All because a kid named Kirby had an unorthodox view of the world.
Waytago Kirby!
My three sons, Robbie, Ted, and Rick, are all graduates in Mechanical Engineering. No law for them. They're not put to sleep by schematic diagrams of electronic circuits. They work with the damn things. Good for them. Pass me a history book. Tell me where you draw the line between capitalism and socialism, states and the federal gummints, church and state, Darwin and Jesus, what you can say and what you can't. That keeps me awake. I'da been a lousy engineer. I'd be falling asleep all the time, over the schematic drawings.
Did I mention that there's a new Feynman book out? Richard P. Feynman. His letters. Perfectly Reasonable Deviations from the Beaten Track. That's what it's called. (2005) Now there's someone with an unorthodox view of the world, which is either out of step or he is. I'm betting on Feynman as opposed to the rest of the world. I couldn't put it down, and have passed it on to Robbie, who will no doubt pass it on to Ted and Rick.
Feynman tried to describe Nature, that's all.
That's not so easy, when you get below the boulder, pebble, sand, and atom level. Or above the planet, star, and galaxy level.
Do you know where the word galaxy comes from? You know our term "Milky Way?" The root of galaxy is the Greek for milk, galax or galact. Our galaxy is the Milky Way.

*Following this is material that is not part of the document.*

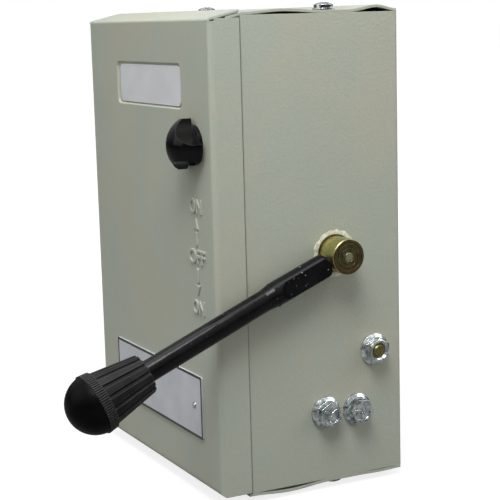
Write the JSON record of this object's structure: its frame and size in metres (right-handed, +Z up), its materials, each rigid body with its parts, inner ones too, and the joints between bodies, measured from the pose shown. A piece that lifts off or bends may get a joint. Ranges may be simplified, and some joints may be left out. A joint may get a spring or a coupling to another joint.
{
  "type": "changeover switch",
  "caption": "Wall-mounted steel changeover switch box with a hinged front cover, a side handle with a fluted grip, a lobed latch knob and double-throw contacts inside.",
  "frame": {"origin": "centre of the four wall screw holes, on the back face that lies on the wall", "axes": "+Z up, the front cover faces -Y, the handle is on the +X side"},
  "size_m": [0.169, 0.169, 0.221],
  "materials": {
    "paint": "grey-green powder paint with a fine orange-peel texture",
    "label_metal": "satin foil",
    "white_zinc": "bright zinc plating",
    "yellow_zinc": "yellow zinc plating",
    "plain_steel": "plain steel",
    "black_paint": "glossy black paint",
    "black_plastic": "black moulded plastic",
    "brown_moulding": "dark brown phenolic moulding",
    "barrier_board": "laminated board",
    "copper": "bright copper",
    "brass": "machined brass"
  },
  "bodies": {
    "enclosure": {"body_shell": "paint", "top_plate": "paint", "bottom_plate": "paint", "top_plate_screws": "white_zinc", "bottom_plate_screws": "white_zinc", "body_hinge_leaves": "paint", "hinge_pins": "white_zinc", "right_bearing": "plain_steel", "left_bearing": "plain_steel", "stop_plate": "plain_steel", "stop_spacer": "plain_steel", "stop_bolt": "yellow_zinc", "stop_bolt_nut": "white_zinc", "earth_bolts": "white_zinc", "earth_bar": "brass", "earth_nuts": "white_zinc", "base_rails": "paint", "insulating_base": "brown_moulding", "base_screws": "white_zinc", "arc_barrier": "barrier_board", "upper_contacts": "copper", "lower_contacts": "copper", "load_contacts": "copper", "contact_screws": "white_zinc", "terminal_blocks": "brass", "terminal_screws": "white_zinc"},
    "cover": {"front_cover": "paint", "badge_plate": "label_metal", "rating_plate": "label_metal", "rating_rivets": "white_zinc", "cover_hinge_leaves": "paint"},
    "latch": {"latch_knob": "black_plastic", "latch_spindle": "yellow_zinc", "latch_cam": "yellow_zinc", "latch_nut": "white_zinc"},
    "handle": {"hub_shaft": "yellow_zinc", "shaft_collar": "plain_steel", "collar_screw": "plain_steel", "friction_washer_ring": "plain_steel", "handle_rod": "black_paint", "grip_cone": "black_plastic", "grip_dome": "black_plastic", "lever": "plain_steel", "lever_pin_rod": "plain_steel", "rotor_bar": "brown_moulding", "rotor_spacers": "brown_moulding", "moving_blades": "copper"}
  },
  "joints": [
    {"name": "handle_swing", "type": "hinge", "parent": "enclosure", "child": "handle", "pos_m": [0, -0.035, -0.001], "axis": [-1, 0, 0], "range_deg": [0, 43]},
    {"name": "cover_swing", "type": "hinge", "parent": "enclosure", "child": "cover", "pos_m": [-0.0732, -0.0792, 0], "axis": [0, 0, -1], "range_deg": [0, 115]},
    {"name": "latch_turn", "type": "hinge", "parent": "cover", "child": "latch", "pos_m": [0.052, -0.095, 0.0505], "axis": [0, 1, 0], "range_deg": [0, 90]}
  ]
}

Greek is our ever fruitful word basket, from which we borrow at will, whenever we need a word that sounds more elegant than plain English. Which sounds more mundane, Milky Way or Galaxy? When's the last time you looked up and saw the Milky Way, our Home Sweet Home? A while, I bet.
Feynman has a great line, which is probably why CBS refused to air the interview, drawing cries of censorship (see this does have to do with Con Law) about the role of God in the Universe. Feynman didn't buy the idea of this big God, out there, who descends to Earth to help people, down here.
Was there a God of this whole big universe? Feynman had an appreciation of its dimension, or at least of how vast it was. Today we know that it is really half-vast.
Feynman said,
"The stage is too large for the drama."